Due to a series of legal challenges to the project’s federal and state permits, ACP’s estimated cost has risen to $8 billion from original guidance of $4.5-$5 billion, and the most recent estimated in-service date of early 2022 “represents a nearly three-and-a-half-year delay with uncertainty remaining,” Dominion said.

“We regret that we will be unable to complete the Atlantic Coast Pipeline,” said Dominion CEO Thomas F. Farrell, II and Duke Energy CEO Lynn J. Good in a joint statement, highlighting that demand for the project was “driven by the regional retirement of coal-fired electric generation in favor of environmentally superior, lower-cost natural gas-fired generation combined with widespread growing demand for residential, commercial, defense and industrial applications of low-cost and low-emitting natural gas.”

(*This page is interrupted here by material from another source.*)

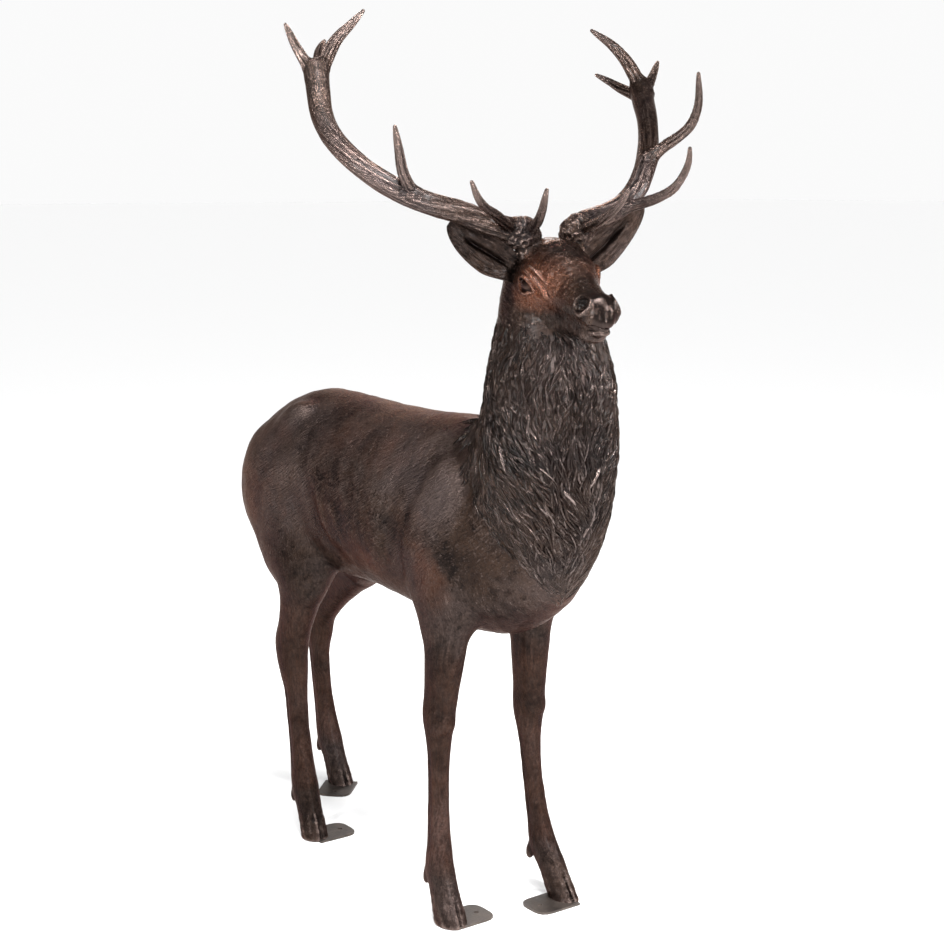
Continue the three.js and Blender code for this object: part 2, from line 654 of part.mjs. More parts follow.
// an ear: a cupped leaf from its root in the skull to its tip
const earWidth = 92;
const earThickness = 11;
const earTips = { left: [-88, 264, 134], right: [-92, 212, 98] };
function ear(name, side) {
  const root = onCrown(-48, 64 * side, -14);
  const [tipForward, tipOut, tipUp] = earTips[name];
  const reach = onCrown(tipForward, tipOut * side, tipUp).sub(root);
  const along = reach.clone().normalize();
  const open = crown.forward.clone().addScaledVector(crown.left, 0.12 * side);
  open.addScaledVector(along, -open.dot(along)).normalize();
  const across = along.clone().cross(open);
  const rings = 8;
  const points = 6;
  return loft(Array.from({ length: rings + 1 }, (_, r) => {
    const t = r / rings;
    const half = (earWidth / 2) * mix(0.62, 1, easeBetween(0, 0.42, t)) * Math.sqrt(1 - (0.985 * t) ** 3.2);
    const cup = half * mix(0.9, 0.3, easeBetween(0, 0.8, t));
    const middle = root.clone()
      .addScaledVector(reach, t)
      .addScaledVector(across, 6 * side * Math.sin(Math.PI * t));
    const thick = earThickness * mix(1.3, 0.75, t);
    const edge = (s, side2) => {
      const lip = Math.sqrt(Math.max(0.06, 1 - s * s));
      return middle.clone()
        .addScaledVector(across, half * s)
        .addScaledVector(open, cup * (s * s - 0.5) + (side2 * thick * lip) / 2);
    };
    const spread = Array.from({ length: points }, (__, i) => (2 * i) / (points - 1) - 1);
    return [
      ...spread.map((s) => edge(s, 1)),
      ...spread.toReversed().map((s) => edge(s, -1)),
    ];
  }));
}

// a flat plate standing on the ground, its outline given by a shape in x and y
function plate(shape, thickness) {
  const form = new THREE.ExtrudeGeometry(shape, { depth: thickness, bevelEnabled: false, curveSegments: 4 });
  form.deleteAttribute('uv');
  form.deleteAttribute('normal');
  return form;
}

// a point on a hoof's tab, seen from above: how far out along the tab and how far to its left
function onTab({ x, y, tabTurn }, out, left) {
  return new THREE.Vector2(out, left)
    .rotateAround(new THREE.Vector2(), THREE.MathUtils.degToRad(tabTurn))
    .add(new THREE.Vector2(x * unit, y * unit));
}

// outline of a tab seen from above, let out by grow all round and by beside on its two sides; the corners of
// its free end are rounded
function tabOutline(hoof, grow, beside) {
  const half = tabWidth / 2 + grow + beside;
  const end = tabReach + grow;
  const start = end - tabLength - 2 * grow;
  const round = tabCorner + grow;
  const at = (out, left) => onTab(hoof, out, left).toArray();
  const shape = new THREE.Shape();
  shape.moveTo(...at(start, -half));
  shape.lineTo(...at(end - round, -half));
  shape.quadraticCurveTo(...at(end, -half), ...at(end, -half + round));
  shape.lineTo(...at(end, half - round));
  shape.quadraticCurveTo(...at(end, half), ...at(end - round, half));
  shape.lineTo(...at(start, half));
  return shape;
}

const holeSides = 16;
function tabGeometry(hoof) {
  const shape = tabOutline(hoof, 0, 0);
  const rim = Array.from({ length: holeSides }, (_, s) => {
    const turn = (-2 * Math.PI * s) / holeSides;
    const out = tabReach - tabHoleInset + (tabHole / 2) * Math.cos(turn);
    return onTab(hoof, out, (tabHole / 2) * Math.sin(turn));
  });
  shape.holes.push(new THREE.Path(rim));
  return plate(shape, tabThickness);
}

// a body for joining and cutting, from a geometry whose faces may repeat their corners
function geometrySolid(form) {
  const seen = new Map();
  const points = [];
  const at = form.getAttribute('position');
  const corner = (n) => {
    const v = [at.getX(n), at.getY(n), at.getZ(n)];
    const key = v.map((s) => Math.round(s * 1e4)).join(' ');
    if (!seen.has(key)) {
      seen.set(key, points.length / 3);
      points.push(...v);
    }
    return seen.get(key);
  };
  const faces = [];
  for (let n = 0; n < at.count; n += 3) {
    const [a, b, c] = [corner(n), corner(n + 1), corner(n + 2)];
    if (a !== b && b !== c && c !== a) faces.push([a, b, c]);
  }
  return solid({ points, faces });
}

// a geometry again, from a body
function meshOf(body, scale) {
  const mesh = body.getMesh();
  const form = new THREE.BufferGeometry();
  const places = Float32Array.from(mesh.vertProperties, (v) => v * scale);
  form.setAttribute('position', new THREE.BufferAttribute(places, 3));
  form.setIndex(Array.from(mesh.triVerts));
  return form;
}

const skin = solid(thinOut(findSkin(), skinFaces));
let stag = skin;
for (const [name, side] of [['left', 1], ['right', -1]]) {
  stag = stag.add(antler(name, side)).add(ear(name, side));
}
stag = geometrySolid(meshOf(stag, unit).toNonIndexed());

// the cleft down the front of a hoof: a wedge that follows the lie of the leg's last stations
const cleftDepth = 16;
const cleftWidth = 9;
function cleft(leg) {
  const ring = ({ at, deep }) => [
    new THREE.Vector3(at.x + deep - cleftDepth, at.y, at.z),
    new THREE.Vector3(at.x + deep + cleftDepth, at.y - cleftWidth, at.z),
    new THREE.Vector3(at.x + deep + cleftDepth, at.y + cleftWidth, at.z),
  ].map((v) => v.multiplyScalar(unit));
  const [upper, middle, lower] = leg.slice(-3);
  return loft([lower, middle, upper].map(ring));
}
for (const leg of legs) stag = stag.subtract(cleft(leg));

// the ground takes the soles flat, and each sole has a recess for its tab
const ground = plate(new THREE.Shape([
  new THREE.Vector2(-1500 * unit, -400 * unit), new THREE.Vector2(700 * unit, -400 * unit),
  new THREE.Vector2(700 * unit, 400 * unit), new THREE.Vector2(-1500 * unit, 400 * unit),
]), 80 * unit);
ground.translate(0, 0, -80 * unit);
stag = stag.subtract(geometrySolid(ground));
const tabs = Object.entries(hoofs).map(([name, hoof]) => {
  const recess = plate(tabOutline(hoof, tabFit, soleOpening), tabThickness + 2 * tabFit);
  recess.translate(0, 0, -tabFit);
  stag = stag.subtract(geometrySolid(recess));
  return { name: `fixing_tab_${name}`, body: geometrySolid(tabGeometry(hoof)) };
});

// colours read from the photograph
const metal = (name, color, roughness) => new THREE.MeshStandardMaterial(
  { name, color, metalness: 0.9, roughness });
const bronze = metal('patinated_bronze', 0x33241e, 0.42);
const tabMetal = metal('tab_bronze', 0x4a423c, 0.55);

const group = new THREE.Group();
function addPart(name, body, material) {
  const form = meshOf(body, 1).toNonIndexed();
  form.computeVertexNormals();
  const mesh = new THREE.Mesh(form, material.clone());
  mesh.name = name;
  group.add(mesh);
}
addPart('stag', stag, bronze);
for (const { name, body } of tabs) addPart(name, body, tabMetal);

// the middle of the group's footprint goes to the origin
const box = new THREE.Box3().setFromObject(group);
const shift = box.getCenter(new THREE.Vector3()).negate().setZ(-box.min.z);
for (const mesh of group.children) mesh.geometry.translate(shift.x, shift.y, shift.z);

export default group;
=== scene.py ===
# Bronze stag: the fine skin, face, mane, antlers, ears and patina over the CAD model.
import math

import bpy
import numpy as np
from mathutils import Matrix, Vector


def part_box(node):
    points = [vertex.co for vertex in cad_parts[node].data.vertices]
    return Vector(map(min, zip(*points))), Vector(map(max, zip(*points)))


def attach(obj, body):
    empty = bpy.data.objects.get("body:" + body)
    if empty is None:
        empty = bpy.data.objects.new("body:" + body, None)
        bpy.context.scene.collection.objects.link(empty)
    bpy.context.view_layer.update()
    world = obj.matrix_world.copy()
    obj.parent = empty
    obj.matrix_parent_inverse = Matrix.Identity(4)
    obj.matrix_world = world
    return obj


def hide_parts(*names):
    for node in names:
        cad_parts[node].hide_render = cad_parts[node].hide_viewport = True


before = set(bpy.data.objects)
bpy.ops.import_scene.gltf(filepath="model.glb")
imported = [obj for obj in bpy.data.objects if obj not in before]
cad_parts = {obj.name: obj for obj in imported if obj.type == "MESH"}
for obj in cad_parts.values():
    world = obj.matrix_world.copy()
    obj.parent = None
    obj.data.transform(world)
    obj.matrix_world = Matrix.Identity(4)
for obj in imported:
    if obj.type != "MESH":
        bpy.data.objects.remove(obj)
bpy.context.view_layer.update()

# the pose is written in millimetres from an origin ahead of the middle of the tab under the right fore
# hoof, and to the left of its inner end
tabLow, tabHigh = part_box("fixing_tab_front_right")
aheadOfTab, besideTab = 0.025, 0.162
poseShift = np.array([(tabLow[0] + tabHigh[0]) / 2 + aheadOfTab, tabLow[1] + besideTab, 0.0])
toMetres = 0.001

figure = {
    "trunkCell": 6.6,       # grid step of the trunk, mm
    "legCell": 4.2,
    "headCell": 2.3,
    "antlerCell": 2.7,
    "legTop": 600,          # height at which the legs' finer skin ends
    "headFoot": 1440,       # and at which the head's begins
    "overlap": 6,           # how far two skins lie over each other
    "creaseDepth": 1.0,     # share of the depth of the body's folds
    "ribHeight": 0.7,       # mm
    "paintedBackSheen": 0.19,       # painted sheen: how much lighter the patina is made along the back, where light from above falls
    "darkLegs": 0.62,       # and how much darker it stays down the legs
    "cleft": 3.4,           # half width of the gap between the toes
    "hoofRidges": 1.2,
    "tendonHollow": 3.2,
    "mostTriangles": 198000,    # of one layer of the mane
}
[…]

They also noted that about 90% of the project’s capacity had been reserved.

Ripple Effects

The Montana decision and the cancellation of ACP have also raised questions about the future of another embattled project, the Mountain Valley Pipeline (MVP), which also is designed to move gas from the Marcellus and Utica shales. 

In a note to clients on Sunday, analysts at Clearview Energy Partners LLC said they still believe MVP “can resolve its outstanding permitting issues this summer in order to resume construction and that its current schedule remains feasible.

“That said, we view the cancellation of ACP as a sign of the power that subnational greening can have to arrest energy infrastructure projects which require years to successfully permit and construct in the face of increasingly sophisticated and effective opposition from environmental advocates and landowner groups.”

Industry groups expressed their dismay at the ACP cancellation.

“The cancellation of the Atlantic Coast Pipeline sets America back by denying working families and businesses access to affordable and cleaner U.S. natural gas and halting thousands of middle-class sustaining jobs,” said American Petroleum Institute CEO Mike Sommers and North America’s Building Trades Unions president Sean McGarvey in a joint statement. “Like too many shovel-ready projects before it, the Atlantic Coast Pipeline faced legal and permitting challenges waged without merit by activists, and these challenges ultimately cost Americans along its route the environmental, employment and economic benefits that modern pipeline projects bring.”

Natural Gas Supply Association president Dena Wiggins said: “It’s a shame that litigation and regulatory delays brought this necessary project to a halt…Natural gas has not only enabled tremendous reductions in carbon dioxide over the last decade, but also will continue to be a reliable partner to renewables over the coming decades. It is an essential building block of the clean energy future.”

The bad news for pipelines continued on Monday, as the U.S. District Court for the District of Columbia ordered Energy Transfer LP to temporarily halt operation of the Dakota Access Pipeline (DAPL), pending the completion of an environmental impact study (EIS) for a section of the pipeline running underneath Lake Oahe.

Judge James Boasberg said the Corps violated the National Environmental Policy Act when it issued a water-crossing permit for DAPL, which has been flowing crude oil from North Dakota’s Bakken Shale since 2017.

Between the ACP cancellation and DAPL shutdown, “we are deeply troubled by these setbacks for U.S. energy leadership,” Sommers said on Monday, adding, “The need to reform our broken permitting system has never been more urgent.”

A ‘Pure-Play’ Regulated Utility

The sale of transmission and storage assets to Berkshire, meanwhile, will allow Dominion to focus “on its premier state-regulated, sustainability-focused utilities that operate in some of the most attractive regions in the country,” said Farrell, highlighting Dominion’s objective of achieving net-zero carbon and methane emissions by 2050.

“Over the next 15 years, we plan to invest up to $55 billion in emissions-reduction technologies, including zero-carbon generation and energy storage, gas distribution line replacement and renewable natural gas.”

In addition, between 2018 and 2025, Dominion expects to retire more than 4 gigawatts of coal and oil-fired electric generation.

Farrell said the narrowing of focus would allow Dominion to increase its long-term earnings growth rate guidance by around 30%.

In a conference call with analysts on Monday, Farrell said the divestiture would give Dominion more of a “pure-play profile” as a state-regulated gas and power utility and improve the company’s balance sheet “as we embark on what will the company’s largest ever programmatic capital investment plan, totaling tens and tens and tens of billions of dollars.”

From 2020 to 2035, Dominion plans to invest up to $47 billion in zero-carbon power generation and storage projects, up to $6 billion in gas line replacement projects and up to $2 billion in renewable natural gas.

Under the deal, Berkshire is to acquire more than 7,700 miles of natural gas storage and transmission pipelines and about 900 Bcf of gas storage currently operated by Dominion.

Assets include Dominion’s ownership interests in Dominion Energy Transmission, Questar Pipeline (including Overthrust and White River Hub), Carolina Gas Transmission, Iroquois Gas Transmission System (50% interest), legacy gathering and processing operations, farmout acreage, as well as a 25% operating interest in the Cove Point LNG export terminal.

Dominion’s interest in ACP is not included in the transaction, and the company will retain a 50% stake in Cove Point.